Throughout the weekend, attendees were encouraged to take pictures with signs and posters in support of two major union struggles: the Ontario Nurses Association, who are heading into negotiations with the province amidst a healthcare crisis and mass privatization of its sector, and four hundred workers at Highbury Canco in Leamington, ON, who are fighting for a real wage increase and recently held a strike vote with 99.9% in favour of striking. Attendees sent the message to these workers that over two hundred workers are standing with them and putting pressure on their bosses.
Attendees were also encouraged to get involved with the Ontario Federation of Labour’s Enough is Enough campaign, which takes on the rising cost of living by calling for (among others demands) wage increases, the doubling of Ontario Disability Support Program and Ontario Works payments, and the repeal of Bill 124, all of which will have a major impact on Ontario’s working class. Attendees left the bootcamp armed with plenty of campaign materials to distribute and discuss with their friends, family, and coworkers.

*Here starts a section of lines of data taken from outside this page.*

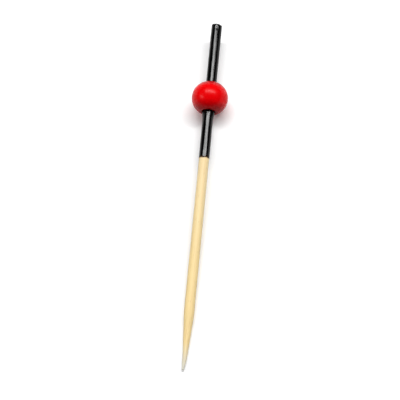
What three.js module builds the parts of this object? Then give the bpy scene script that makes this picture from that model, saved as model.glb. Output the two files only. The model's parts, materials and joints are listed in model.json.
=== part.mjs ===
// Bamboo cocktail pick, lying on a table on its bead and its point.
// A round bamboo stick is sharpened at one end and dipped in black lacquer at the other.
// A turned wooden bead, lacquered red, is threaded over the black end and glued there.
//
// Sizes are in millimetres. Each piece is turned about the pick's own axis, which runs in
// +Y from the point to the head, with y = 0 in the middle of the bead.

import * as THREE from 'three';

// Bamboo stick
const pickLength = 120; // from the point to the lacquered end
const stickDiameter = 3.4;
const pointLength = 20; // from the tip back to where the stick is full width
const noseRadius = 0.35; // the very tip is rubbed round
const stickChamfer = 0.25; // takes the splinters off the cut end

// Black lacquer on the stick
const blackDepth = 48; // how deep the stick is dipped
const blackThickness = 0.07;
const blackRimRadius = 0.32; // the film rounds over the cut end

// Bead
const beadDiameter = 12;
const beadSideRadius = 5.6; // less than half the diameter, so the bead is a little flat
const beadSetback = 26.5; // from the lacquered end to the middle of the bead
const lipRadius = 0.8; // the mouths of the bore are well rounded
const redThickness = 0.1;
const redReach = 0.6; // how far the red lacquer runs on into the bore past the lip

// Glue between the bead and the stick
const glueThickness = 0.12; // at the mouths of the bore
const dropThickness = 0.32; // the glue pushed out under the bead, where it leaves the mouth
const dropLength = 3.7;
const beadingThickness = 0.2; // the little glue that shows over the bead
const beadingLength = 0.7;
const featherThickness = 0.03; // how thin the glue runs out along the stick

// Bonded layers stand this far apart
const layerGap = 0.02;

// Facets
const sides = 40; // round the axis, with a flat and not a corner facing the table
const pointSteps = 8;
const noseSteps = 3;
const rimSteps = 3;
const beadSteps = 18;
const lipSteps = 6;
const dropSteps = 5;

// Radii, from the stick's middle outwards
const stickRadius = stickDiameter / 2;
const blackInside = stickRadius + layerGap;
const blackOutside = blackInside + blackThickness;
const glueInside = blackOutside + layerGap;
const glueMouth = glueInside + glueThickness;
const mouthRadius = glueMouth + layerGap;
const coreInset = redThickness + layerGap; // the wooden bead lies this far under the red
const coreBore = mouthRadius + coreInset;

// Places along the axis
const headEnd = beadSetback;
const tipEnd = headEnd - pickLength;
const blackEdge = headEnd - blackDepth;
const stickEnd = headEnd - blackThickness - layerGap;

// The point's outline is an arc that leaves the stick without a corner and runs into the nose.
const shoulder = tipEnd + pointLength;
const noseRun = pointLength - noseRadius;
const pointArcRadius =
  (stickRadius ** 2 - noseRadius ** 2 + noseRun ** 2) / (2 * (stickRadius - noseRadius));
const pointArcCentre = stickRadius - pointArcRadius;

// Each side of the bead's outline is an arc. A smaller arc, the lip, leads it into the bore.
const sideCentre = beadDiameter / 2 - beadSideRadius;
const lipCentre = mouthRadius + lipRadius;
const lipHeight = Math.sqrt((beadSideRadius - lipRadius) ** 2 - (lipCentre - sideCentre) ** 2);
const lipAngle = Math.atan2(lipHeight, lipCentre - sideCentre);
const redEnd = lipHeight - redReach;

const lacquerRed = new THREE.MeshStandardMaterial({ color: 0xdc0a0c, roughness: 0.22, metalness: 0 });
const lacquerBlack = new THREE.MeshStandardMaterial({ color: 0x0d0c0d, roughness: 0.28, metalness: 0 });
const bamboo = new THREE.MeshStandardMaterial({ color: 0xf4dca6, roughness: 0.6, metalness: 0 });
const beadWood = new THREE.MeshStandardMaterial({ color: 0xd9b98a, roughness: 0.7, metalness: 0 });
const glue = new THREE.MeshStandardMaterial({ color: 0x161213, roughness: 0.12, metalness: 0 });

function point(radius, height) {
  return new THREE.Vector2(radius, height);
}

// Points on an arc about (radius, height), from one angle to another. Angle 0 faces outwards.
function arc(radius, height, size, from, to, steps) {
  return new THREE.EllipseCurve(radius, height, size, size, from, to, to < from).getPoints(steps);
}

function upsideDown(outline) {
  return outline.map((p) => point(p.x, -p.y)).reverse();
}

function closed(outline) {
  return [...outline, outline[0].clone()];
}

// Turns an outline about the axis. A point that repeats the one before it is left out.
function turned(name, outline, material) {
  const samePlace = 1e-6;
  const steps = outline.filter((p, i) => i === 0 || p.distanceTo(outline[i - 1]) > samePlace);
  const mesh = new THREE.Mesh(new THREE.LatheGeometry(steps, sides, Math.PI / sides), material);
  mesh.name = name;
  return mesh;
}

function bambooStick() {
  const noseAngle = Math.atan2(-noseRun, -pointArcCentre);
  const nose = arc(0, tipEnd + noseRadius, noseRadius, -Math.PI / 2, noseAngle, noseSteps);
  const taper = arc(pointArcCentre, shoulder, pointArcRadius, noseAngle, 0, pointSteps);
  nose[0].x = 0;
  return turned('bamboo_stick', [
    ...nose,
    ...taper,
    point(stickRadius, stickEnd - stickChamfer),
    point(stickRadius - stickChamfer, stickEnd),
    point(0, stickEnd),
  ], bamboo);
}

// A film round the head of the stick, closed over its cut end.
function blackLacquer() {
  const rimCentre = blackOutside - blackRimRadius;
  const rim = arc(rimCentre, headEnd - blackRimRadius, blackRimRadius, 0, Math.PI / 2, rimSteps);
  return turned('black_lacquer', [
    point(0, stickEnd + layerGap),
    point(blackInside - stickChamfer, stickEnd + layerGap),
    point(blackInside, stickEnd + layerGap - stickChamfer),
    point(blackInside, blackEdge),
    point(blackInside + blackThickness / 2, blackEdge),
    point(blackOutside, blackEdge + blackThickness),
    ...rim,
    point(0, headEnd),
  ], lacquerBlack);
}

// The bead's outline from the lower mouth to the upper one, at a depth under the red surface.
function beadOutline(inset) {
  const lip = arc(lipCentre, lipHeight, lipRadius - inset, lipAngle, Math.PI, lipSteps);
  const side = arc(sideCentre, 0, beadSideRadius - inset, -lipAngle, lipAngle, beadSteps);
  return [...upsideDown(lip), ...side, ...lip];
}

function woodenBead() {
  return turned('wooden_bead', closed(beadOutline(coreInset)), beadWood);
}

// A film over the whole bead, which turns in at both mouths and ends inside the bore.
function redLacquer() {
  const underside = beadOutline(redThickness).reverse();
  return turned('red_lacquer', closed([
    point(mouthRadius, -redEnd),
    ...beadOutline(0),
    point(mouthRadius, redEnd),
    point(mouthRadius + redThickness, redEnd),
    ...underside,
    point(mouthRadius + redThickness, -redEnd),
  ]), lacquerRed);
}

// Glue outside the upper mouth: it follows the lip outwards, then runs out along the stick.
function gluePushedOut(thickness, length) {
  const reach = blackOutside + thickness;
  const lipGap = lipRadius + layerGap;
  const leaves = Math.PI - Math.acos((lipCentre - reach) / lipGap);
  const alongLip = arc(lipCentre, lipHeight, lipGap, Math.PI, leaves, lipSteps);
  const top = alongLip[alongLip.length - 1];
  const bulge = new THREE.QuadraticBezierCurve(
    top,
    point(reach, top.y + length / 2),
    point(glueInside + featherThickness, top.y + length),
  );
  return [...alongLip, ...bulge.getPoints(dropSteps), point(glueInside, top.y + length)];
}

// The glue fills the bore, from the drop under the bead to the thin bead of glue over it.
function glueLine() {
  const filledRadius = coreBore - layerGap;
  const filledEnd = redEnd - layerGap;
  return turned('glue_line', closed([
    ...upsideDown(gluePushedOut(dropThickness, dropLength)),
    point(glueMouth, -filledEnd),
    point(filledRadius, -filledEnd),
    point(filledRadius, filledEnd),
    point(glueMouth, filledEnd),
    ...gluePushedOut(beadingThickness, beadingLength),
  ]), glue);
}

// The table touches the bead's side arc and the point's arc, so the axis rises to the head.
function layOnTable(pick) {
  const across = sideCentre - pointArcCentre;
  const along = -shoulder;
  const larger = pointArcRadius - beadSideRadius;
  pick.rotation.x = Math.acos(larger / Math.hypot(across, along)) - Math.atan2(along, across);
  const box = new THREE.Box3().setFromObject(pick, true);
  pick.position.y = -(box.min.y + box.max.y) / 2;
  pick.position.z = -box.min.z;
}

const pick = new THREE.Group();
pick.add(bambooStick(), blackLacquer(), woodenBead(), redLacquer(), glueLine());
layOnTable(pick);

const group = new THREE.Group();
group.add(pick);

export default group;
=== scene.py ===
import json
import math

import bmesh
import bpy
from mathutils import Matrix, Vector, noise


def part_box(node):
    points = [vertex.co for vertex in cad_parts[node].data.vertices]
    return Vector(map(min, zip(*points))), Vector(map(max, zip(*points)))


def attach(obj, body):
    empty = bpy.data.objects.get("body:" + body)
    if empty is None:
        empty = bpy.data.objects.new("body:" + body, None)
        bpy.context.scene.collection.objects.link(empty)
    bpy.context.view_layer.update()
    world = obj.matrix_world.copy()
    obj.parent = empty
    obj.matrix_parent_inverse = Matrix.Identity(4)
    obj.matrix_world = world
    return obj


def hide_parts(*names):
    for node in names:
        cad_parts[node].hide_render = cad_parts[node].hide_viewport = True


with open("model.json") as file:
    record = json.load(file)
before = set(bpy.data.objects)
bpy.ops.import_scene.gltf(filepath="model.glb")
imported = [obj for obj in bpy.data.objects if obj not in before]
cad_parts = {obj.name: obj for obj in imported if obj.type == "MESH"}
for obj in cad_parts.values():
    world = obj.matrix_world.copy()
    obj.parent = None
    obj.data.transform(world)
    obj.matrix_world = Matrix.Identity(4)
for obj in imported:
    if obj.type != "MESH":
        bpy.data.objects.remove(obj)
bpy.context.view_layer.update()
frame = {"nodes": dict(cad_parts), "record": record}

# Bamboo cocktail pick. Each piece is turned about the pick's own axis: height 0 is the middle of
# the bead, the cut head is above it and the point is below it. Lengths are in metres.
mm = 0.001

# Where the axis lies
axis = Vector(frame["record"]["mounts"][0]["axis"])
upright = Vector((0, 0, 1))
bead_middle = sum(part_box("red_lacquer"), Vector()) / 2
pick_place = Matrix.Translation(bead_middle) @ upright.rotation_difference(axis).to_matrix().to_4x4()


def ends(node):
    """The lowest and the highest point of a CAD node along the axis."""
    heights = [(corner.co - bead_middle).dot(axis) for corner in frame["nodes"][node].data.vertices]
    return min(heights), max(heights)


def half_width(node):
    """Half the width of a CAD node across its flats."""
    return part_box(node)[1].x


# Sizes that the frame gives
tip, stick_top = ends("bamboo_stick")
dip_edge, head_end = ends("black_lacquer")
stick_radius = half_width("bamboo_stick")
black_radius = half_width("black_lacquer")
bead_radius = half_width("red_lacquer")
drop_radius = half_width("glue_line")

# Sizes that part.mjs gives
point_length = 20 * mm  # from the tip back to where the stick is full width
nose_radius = 0.35 * mm  # the very tip is rubbed round
chamfer = 0.25 * mm  # round the cut end of the bare stick
black_rim = 0.32 * mm  # the black film rounds over the cut end
side_centre = 0.4 * mm  # the bead's side is an arc about this radius, so the bead is a little flat
lip_radius = 0.8 * mm  # the mouths of the bore are well rounded
red_thickness = 0.1 * mm
red_reach = 0.6 * mm  # how far the red film runs on into the bore past the lip
glue_thickness = 0.12 * mm  # at the mouths of the bore
drop_length = 3.7 * mm  # the glue pushed out under the bead
beading_thickness = 0.2 * mm  # the little glue that shows over the bead
beading_length = 0.7 * mm
core_inset = 0.12 * mm  # the wooden bead lies this far under the red surface

# Bonded surfaces stand this far apart
bond = 0.006 * mm

# How fine the meshes are
ring_spacing = 0.8 * mm
stick_sides = 120
bead_sides = 144
glue_sides = 96

# Sizes that follow
shoulder = tip + point_length
film_inside = stick_radius + bond
glue_inside = black_radius + bond
glue_mouth = glue_inside + glue_thickness
mouth_radius = glue_mouth + bond
side_radius = bead_radius - side_centre
lip_centre = mouth_radius + lip_radius
lip_height = math.sqrt((side_radius - lip_radius) ** 2 - (lip_centre - side_centre) ** 2)
lip_angle = math.atan2(lip_height, lip_centre - side_centre)
red_end = lip_height - red_reach


# Outlines of (radius, height) points

def arc(centre, size, start, end, steps):
    """Points on an arc about a centre. Angle 0 faces outwards."""
    turns = [start + (end - start) * step / steps for step in range(steps + 1)]
    return [(centre[0] + size * math.cos(turn), centre[1] + size * math.sin(turn)) for turn in turns]


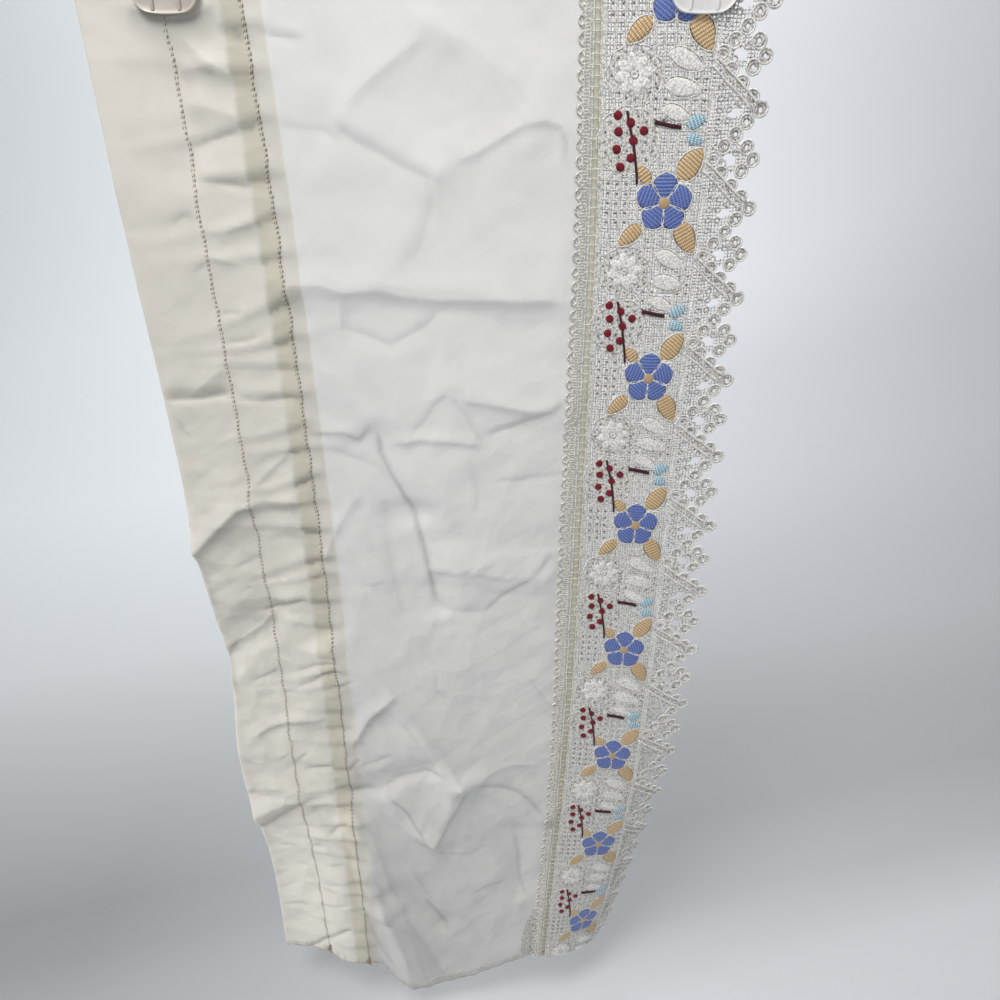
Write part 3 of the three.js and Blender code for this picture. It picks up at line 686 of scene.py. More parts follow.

Organizing: Ready, set, fight!
Beating the bosses cannot be done alone, and appropriately, the bootcamp provided a fantastic opportunity for workers to connect with people in their neighbourhoods and towns to plan actions and form coalitions. The bootcamp featured a designated time slot for different groups to meet and plan actions together, including actions for health workers, status for all, the Somali community, education workers, post-secondary students and workers, and gig workers.
Of course, organizing was hardly confined to scheduled blocks. During every break in the program, attendees could be heard exchanging contact information and planning meetings and events together. In the workshops, smaller breakout discussions gravitated toward applying the lessons in the workshops to upcoming actions and using collective organizing power to strengthen movements. Unionized and non-unionized workers alike shared ideas and experiences to raise the floor for every member of the working class. Justice for Workers provided everyone with materials—pamphlets, signs, petitions, posters, even lawn signs—to do actions and outreach events in the coming weeks. In an environment like Beat the Bosses Bootcamp, workers almost couldn’t help but organize.
Not just fighting: We’re here to win!
The Beat the Bosses Bootcamp was an uplifting weekend full of activity, education, and organizing. It was a jolt of energy for all who attended, and a reminder that even as we stare down a difficult year ahead, we are stronger when we are together. Armed with the knowledge, energy, and resources from the bootcamp, all who attended are in a much better position to fight and organize—and, most importantly, win.